▶ _Given instruction_
Start at the line containing "make_lid(parts, cutters, finishes)" and stop at the line containing "before = set(bpy.data.objects)"; copy those lines exactly, both ends included, and no others.

▶ _Information provided_
==================================================
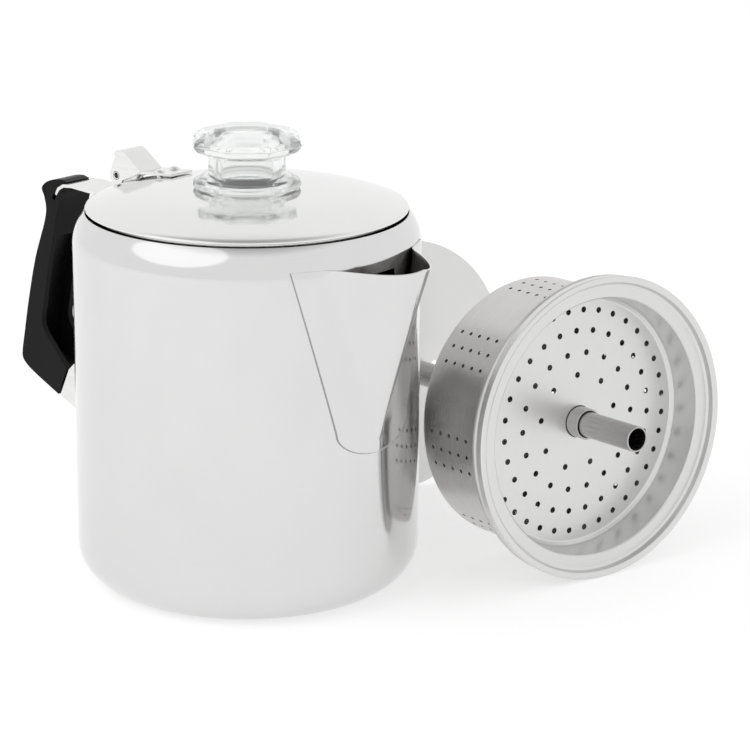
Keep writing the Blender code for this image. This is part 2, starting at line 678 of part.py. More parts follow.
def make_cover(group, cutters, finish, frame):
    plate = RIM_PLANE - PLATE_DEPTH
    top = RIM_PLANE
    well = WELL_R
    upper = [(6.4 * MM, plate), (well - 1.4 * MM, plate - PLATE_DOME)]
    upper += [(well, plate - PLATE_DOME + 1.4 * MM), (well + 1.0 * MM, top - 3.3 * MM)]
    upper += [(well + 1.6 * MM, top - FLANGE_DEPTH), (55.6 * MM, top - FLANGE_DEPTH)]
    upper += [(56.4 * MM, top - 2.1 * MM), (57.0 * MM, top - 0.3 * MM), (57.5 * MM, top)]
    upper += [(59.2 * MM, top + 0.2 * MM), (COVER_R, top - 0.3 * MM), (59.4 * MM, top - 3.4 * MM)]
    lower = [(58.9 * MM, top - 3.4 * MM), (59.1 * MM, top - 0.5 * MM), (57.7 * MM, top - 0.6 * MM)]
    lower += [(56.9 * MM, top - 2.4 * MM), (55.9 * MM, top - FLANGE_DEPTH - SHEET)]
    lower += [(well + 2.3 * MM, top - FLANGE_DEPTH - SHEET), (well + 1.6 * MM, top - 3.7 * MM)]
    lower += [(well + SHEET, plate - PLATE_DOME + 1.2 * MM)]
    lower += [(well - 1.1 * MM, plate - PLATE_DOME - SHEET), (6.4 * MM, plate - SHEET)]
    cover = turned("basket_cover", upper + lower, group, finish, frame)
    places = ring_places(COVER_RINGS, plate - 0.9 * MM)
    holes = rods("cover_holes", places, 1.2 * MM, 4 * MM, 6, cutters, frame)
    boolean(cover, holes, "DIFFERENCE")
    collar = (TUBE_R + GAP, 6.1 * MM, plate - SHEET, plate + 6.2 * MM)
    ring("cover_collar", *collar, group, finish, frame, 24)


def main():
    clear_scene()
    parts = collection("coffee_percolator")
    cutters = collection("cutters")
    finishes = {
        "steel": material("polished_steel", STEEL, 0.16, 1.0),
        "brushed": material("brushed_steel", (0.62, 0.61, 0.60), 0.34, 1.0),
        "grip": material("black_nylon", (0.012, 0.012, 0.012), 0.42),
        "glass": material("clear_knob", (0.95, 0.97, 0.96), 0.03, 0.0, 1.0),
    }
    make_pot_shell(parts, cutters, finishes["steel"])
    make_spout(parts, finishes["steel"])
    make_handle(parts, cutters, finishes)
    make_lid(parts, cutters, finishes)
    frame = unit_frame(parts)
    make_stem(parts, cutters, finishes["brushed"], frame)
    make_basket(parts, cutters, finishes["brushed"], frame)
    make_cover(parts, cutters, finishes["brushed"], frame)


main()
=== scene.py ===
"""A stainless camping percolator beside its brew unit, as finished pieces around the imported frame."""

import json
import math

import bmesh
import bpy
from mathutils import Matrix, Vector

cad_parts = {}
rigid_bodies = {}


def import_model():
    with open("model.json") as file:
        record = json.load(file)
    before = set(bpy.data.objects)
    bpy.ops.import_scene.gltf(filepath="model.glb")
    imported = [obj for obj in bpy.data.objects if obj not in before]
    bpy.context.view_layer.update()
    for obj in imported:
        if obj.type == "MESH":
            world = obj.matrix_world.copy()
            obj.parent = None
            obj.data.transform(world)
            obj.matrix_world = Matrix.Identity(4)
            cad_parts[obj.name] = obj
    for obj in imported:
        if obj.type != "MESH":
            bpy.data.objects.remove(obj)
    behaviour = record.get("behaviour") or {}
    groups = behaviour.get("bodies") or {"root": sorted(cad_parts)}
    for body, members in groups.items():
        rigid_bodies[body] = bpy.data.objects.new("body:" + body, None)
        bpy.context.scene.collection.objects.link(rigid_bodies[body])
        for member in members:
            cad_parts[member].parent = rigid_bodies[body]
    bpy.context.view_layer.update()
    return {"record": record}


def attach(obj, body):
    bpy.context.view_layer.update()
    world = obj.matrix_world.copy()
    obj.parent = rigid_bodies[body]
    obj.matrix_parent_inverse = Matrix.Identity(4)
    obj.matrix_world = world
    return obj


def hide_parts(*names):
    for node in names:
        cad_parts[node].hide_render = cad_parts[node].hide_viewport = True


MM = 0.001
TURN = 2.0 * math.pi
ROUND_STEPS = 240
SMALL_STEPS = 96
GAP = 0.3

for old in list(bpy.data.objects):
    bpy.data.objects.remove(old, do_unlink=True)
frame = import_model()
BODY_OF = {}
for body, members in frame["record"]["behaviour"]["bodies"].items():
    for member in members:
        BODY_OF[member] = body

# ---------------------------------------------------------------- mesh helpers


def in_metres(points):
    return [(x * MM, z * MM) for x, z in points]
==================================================
▶ _Written reply_
    make_lid(parts, cutters, finishes)
    frame = unit_frame(parts)
    make_stem(parts, cutters, finishes["brushed"], frame)
    make_basket(parts, cutters, finishes["brushed"], frame)
    make_cover(parts, cutters, finishes["brushed"], frame)


main()
=== scene.py ===
"""A stainless camping percolator beside its brew unit, as finished pieces around the imported frame."""

import json
import math

import bmesh
import bpy
from mathutils import Matrix, Vector

cad_parts = {}
rigid_bodies = {}


def import_model():
    with open("model.json") as file:
        record = json.load(file)
    before = set(bpy.data.objects)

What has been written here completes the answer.